Although I didn't get a very good shot of Sara actually receiving her diploma, I managed to get a fairly good one when she was walking back. Look at that smile. She's so proud of herself. (And I'm proud of her too!)

This picture didn't come out as well as I was hoping it would. But here is the Hux-man, happy as can be. He made it!

After the ceremony was over, I started seriously thinking about my own feelings when I graduated. I guess I really thought that my entire life was going to be altered, and I had mixed emotions about it. Part of me was scared because of the friends that I would or wouldn't make in a new place, about the friends I would lose, and because I had never really spent much time out of NH, having grown up in the same house my entire life. Part of me was excited because of the new responsibilities I would be permitted (ironically, now I'm scared about the new responsibilities I'll be afforded after college...) and because of the new adventure I was headed on.

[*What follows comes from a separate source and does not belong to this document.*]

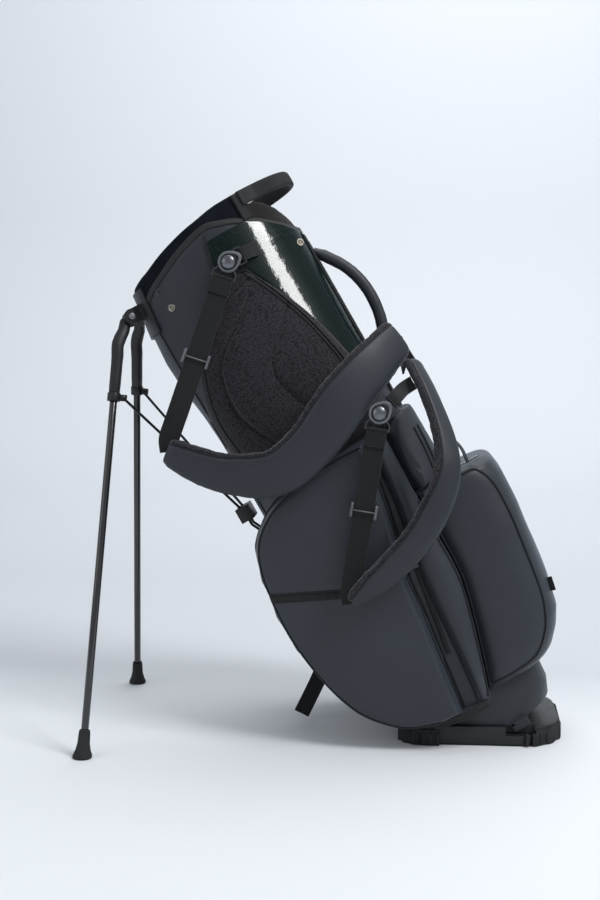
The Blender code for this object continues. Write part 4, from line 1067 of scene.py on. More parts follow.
# The lines down the gusset: where the garment pocket ends, the seam beside its zip, the ball pocket's edge.
EDGE_LINE = [(0.000, 0.066), (0.006, 0.108), (0.013, 0.165), (0.022, 0.229), (0.028, 0.286), (0.043, 0.346)]
EDGE_LINE += [(0.053, 0.392), (0.06, 0.431), (0.068, 0.482)]
ZIP_SEAM = [(0.023, 0.066), (0.028, 0.103), (0.033, 0.154), (0.039, 0.228), (0.045, 0.285), (0.057, 0.347)]
ZIP_SEAM += [(0.064, 0.392), (0.068, 0.431), (0.072, 0.482)]
BALL_SEAM = [(0.038, 0.063), (0.05, 0.099), (0.061, 0.136), (0.072, 0.174), (0.082, 0.211), (0.088, 0.241)]
BALL_SEAM += [(0.09, 0.272), (0.09, 0.301), (0.091, 0.34), (0.092, 0.374), (0.093, 0.44), (0.094, 0.482)]
STRIP_OUT = [(0.124, 0.15), (0.128, 0.3)]  # (how far out, w) of the strip under the zip
ROLL = 0.0125  # how much further the gusset's roll stands out
BALL_EDGE = [(0.056, 0.075), (0.09, 0.075), (0.132, 0.081), (0.16, 0.104), (0.176, 0.132), (0.186, 0.165)]
BALL_EDGE += [(0.196, 0.231), (0.203, 0.29), (0.203, 0.34), (0.19, 0.37), (0.165, 0.374)]


def moved(line, shift):
    """A (u, w) line moved towards the spine."""
    return [(u + shift, w) for u, w in line]


def across_at(line, w):
    return np.interp(w, [place[1] for place in line], [place[0] for place in line])


def garment_pocket(side_name):
    """The long side pocket: a crowned face with a rounded rim, standing off the body."""
    side = SIDES[side_name]
    rim = rim_of(GARMENT_ROWS)

    def place(level, s):
        w, low_u, high_u = level
        u = low_u + (high_u - low_u) * s
        inset = line_distance(rim, u, w)
        face = POCKET_FACE + 0.006 * s + POCKET_CROWN * fillet(inset, 0.09)
        depth = POCKET_BACK + (face - POCKET_BACK) * fillet(inset, POCKET_RIM)
        return Vector((u, side * depth, w)), Vector((u, side * POCKET_BACK, w))

    node = f"garment_pocket_{side_name}"
    made = soft_panel(f"{node}_soft", smooth(GARMENT_ROWS, 110), crowded(84), place, node)
    swell(made, 0.003)
    ripple(made, 0.1, 0.0022, 3.1 * side)
    slot_line = Skin(made).trace(SLOT, 120, -0.001, side, 0.15)[0]
    crease(made, [slot_line], 0.0022, 0.004)
    garment_trims(made, side_name)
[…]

Looking back at it now, however, I really don't think it was as big of a deal as I made it out to be. I did make new friends. A LOT of new friends. And the ones I've made have helped me so much in my path, in my life, I can't even begin to try and explain it in words-- so, really, there was no reason to be scared about not making connections. Though I was worried at the time about losing friends back home, I didn't lose my true ones-- they stayed with me regardless of distance and the amount of time we had to spend with one another. And though I've changed a lot in the past two years, I'm still the same me on the inside, I just have a better idea of what that me is. One of the only real differences is that I no longer go to school on a daily basis with many of my close friends (although even that wasn't a big difference, as most of my friends had either dropped out or already graduated by the time I was a senior). Another difference is that I have more solid goals because I'm expected to be more serious about my choices and my life, but that's a positive change, not a negative. What I'm trying to say is that I think everyone gets unnecessarily caught up about losing friends and being in a different place when they graduate. What people need to do is find their inner calm-- they need to find that reassuring warmth inside that tells them that everything's going to be alright if they will it to, if they really want it to be.
Mind you, I'm not saying that I haven't lost a couple of friends which I did mourn for a while, but lately, just recently, I've been realizing that I can call any one of them up at any time and start a conversation. It's my choice. If that person was truly a good friend of mine, we can still hang out, regardless of the changes and differences. There is truly no reason to mourn graduating. In fact, it should just be a big celebration.
There's a book called The Perks of Being a Wallflower by Steven Chbosky that comes to mind. It relates to this concept rather well because the main character spends the majority of the book wanting this or wanting that but never going for it because he's afraid he'll upset someone about it. Eventually, he falls in love and is unable to go after his true love because he doesn't want to hurt another person's feelings, until the very end of the book that is, when she tells him that sometimes you just have to go with your gut instinct regardless of the circumstances, the awkwardness, the whatever. Because I mean, if you don't take a few chances in life, it won't be that interesting. And if you just take one random chance in life, life can be completely altered. [ I would know. I'm now dating a guy based on this principle-- someone I never would have pictured myself with, but who is one of the sweetest guys I've ever gone out with. All based on a random whim, a random chance that I wouldn't ordinarily take. Imagine the places we can go!}
To conclude: on a smaller scale, what I'm trying to say is that we are the only ones preventing ourselves from retaining a friendship with an old friend. In a larger scale, I'm trying to say that we are the only ones preventing ourselves from a beautiful destiny.